# that crazy coach style



## lkwilson (Mar 6, 2011)

is no longer.... 

She said, Oh I'll be very conservative, just clean him up and then we can trim him up next time. I can't imagine what non conservative would have been.

I couldn't get these to show in the right order. So he still looks completely crazy in the first, it's an after photo... eyebrows gone, mop head gone, and LOOK AT HIS LEGS!!! Really!

Second is an after, not so bad. A bit fluffy for a dude... Next is the before, one I was going to use for the July pic thread. And the bottom is after, at least I can see his eyes. 

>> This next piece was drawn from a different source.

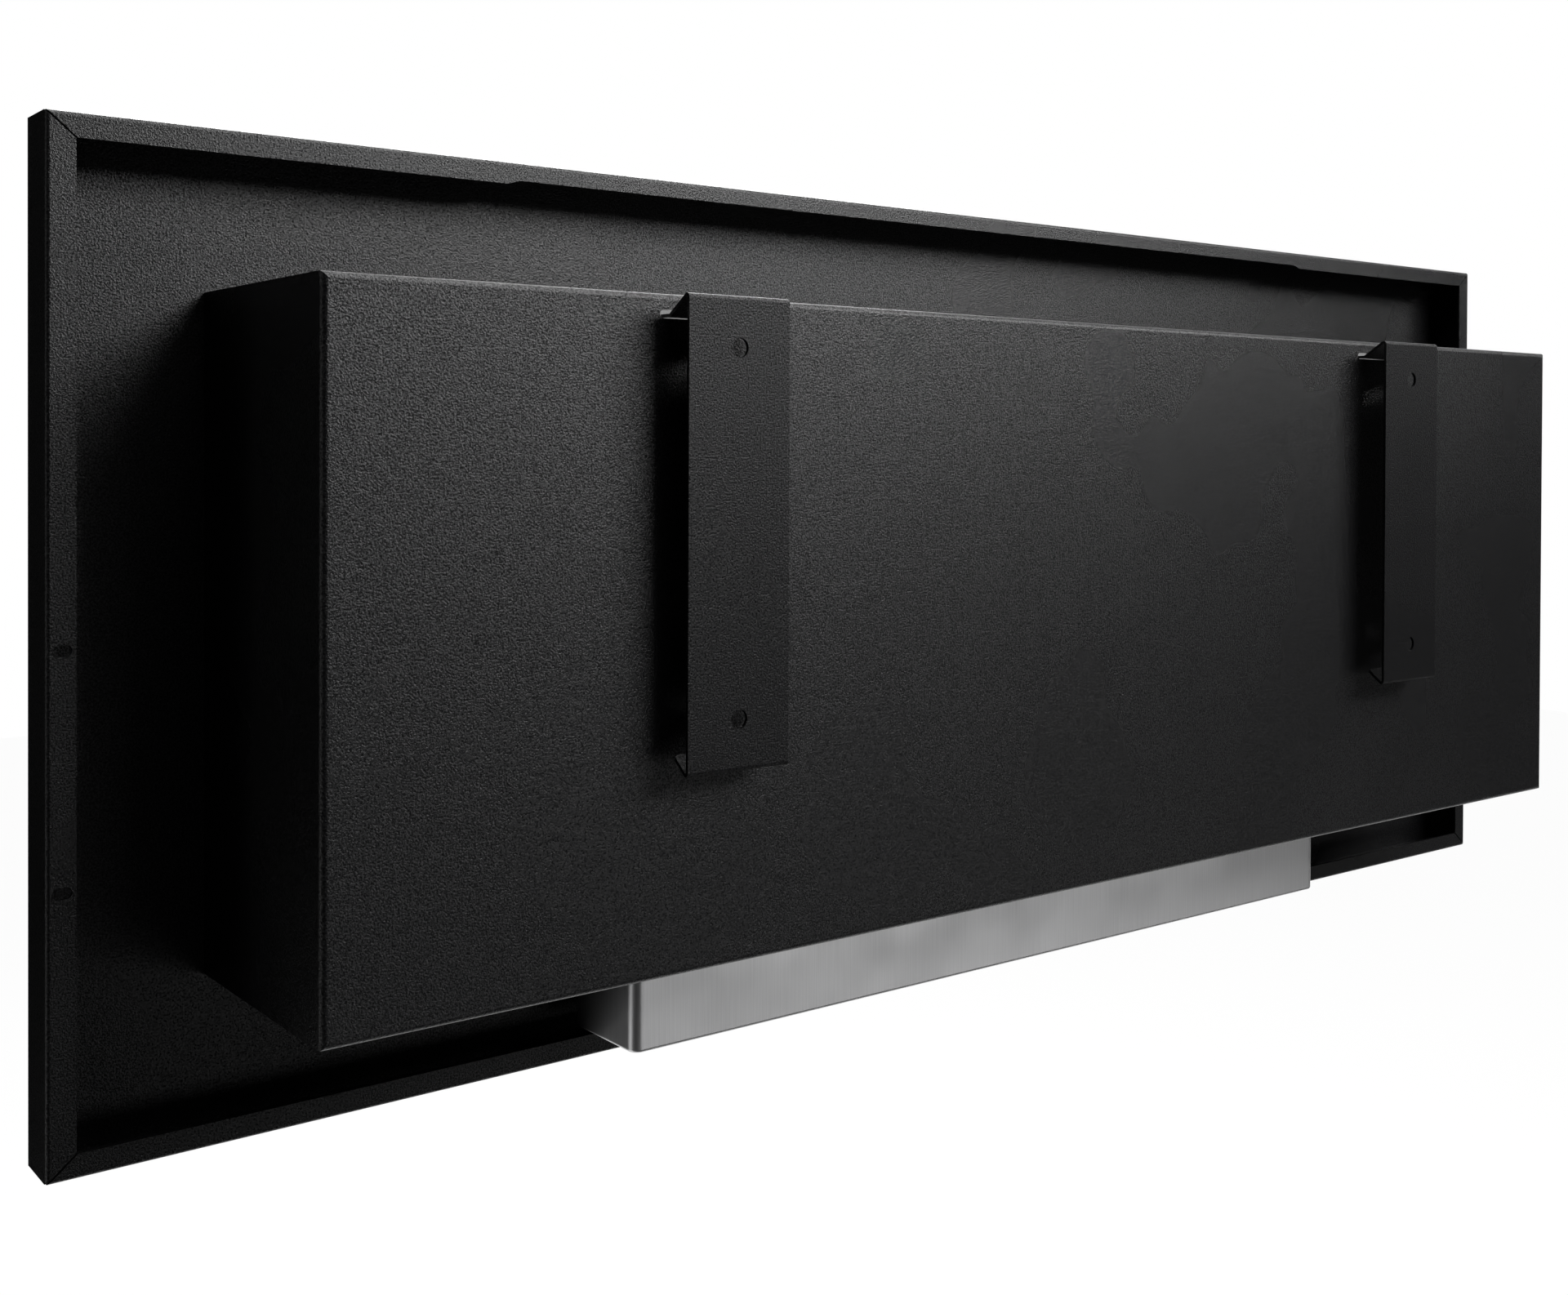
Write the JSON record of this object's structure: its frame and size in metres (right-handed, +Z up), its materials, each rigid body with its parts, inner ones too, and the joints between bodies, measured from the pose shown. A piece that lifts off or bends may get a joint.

Still love him, but it was a bit shocking


----------



## misstray (Feb 6, 2011)

I think he looks adorable!


----------



## whimsy (Apr 3, 2010)

what a cutie patootie! Looks wonderful no matter what!


----------



## Kathie (Jul 31, 2008)

Well, he's still Coach and cute as ever!


----------



## Pattie (Jun 25, 2008)

Very cute, still.


----------



## clare (Feb 6, 2010)

Oh that's not so bad!He looks like one hot dog,and his coat will soon rough and tumble up again after just a couple of days,they always look a bit too neat after a grooming session!


----------



## SOPHIES-MOM (Oct 4, 2010)

Looks like a great cut to me. He's adorable!


----------